What This Means for Institutional Function

An institution in which loyalty is primarily personal rather than principled is an institution whose formal structure and informal structure have diverged. The formal structure describes what the institution is supposed to do and how it is supposed to do it. The informal structure describes what actually happens, who actually protects whom, which rules are enforced against whom, and whose judgment actually determines outcomes.

This divergence is not simply an integrity problem, though it is that. It is also a coordination problem and an accountability problem. When the network rather than the principle is the operative governance mechanism, the institution cannot apply its formal accountability structures consistently. Accountability stops at the boundaries of personal loyalty. People outside the network face full institutional accountability; people inside it face a modified accountability that is filtered through personal relationships and their particular concerns.

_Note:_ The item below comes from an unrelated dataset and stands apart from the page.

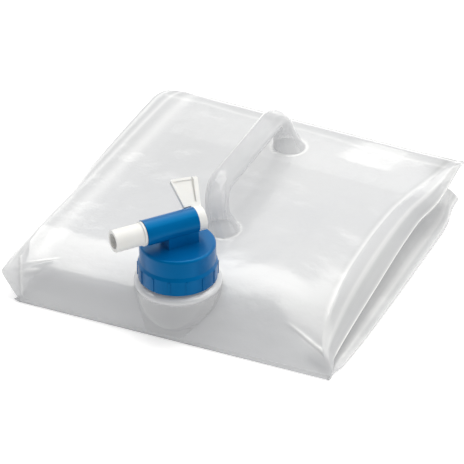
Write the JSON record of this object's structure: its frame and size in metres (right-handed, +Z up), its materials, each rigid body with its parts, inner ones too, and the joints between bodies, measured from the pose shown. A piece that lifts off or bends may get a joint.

Institutions rarely address this dynamic directly, because doing so would require naming the informal structures that have formed inside them and examining whose interests those structures serve. It is easier to reiterate the formal principles and to treat each specific instance of personal loyalty displacing institutional value as an individual failure rather than a structural pattern. The pattern, however, is not individual. It is a predictable consequence of creating conditions in which abstract principles cannot reliably deliver what personal loyalty can, and then expecting people to choose the abstract over the concrete.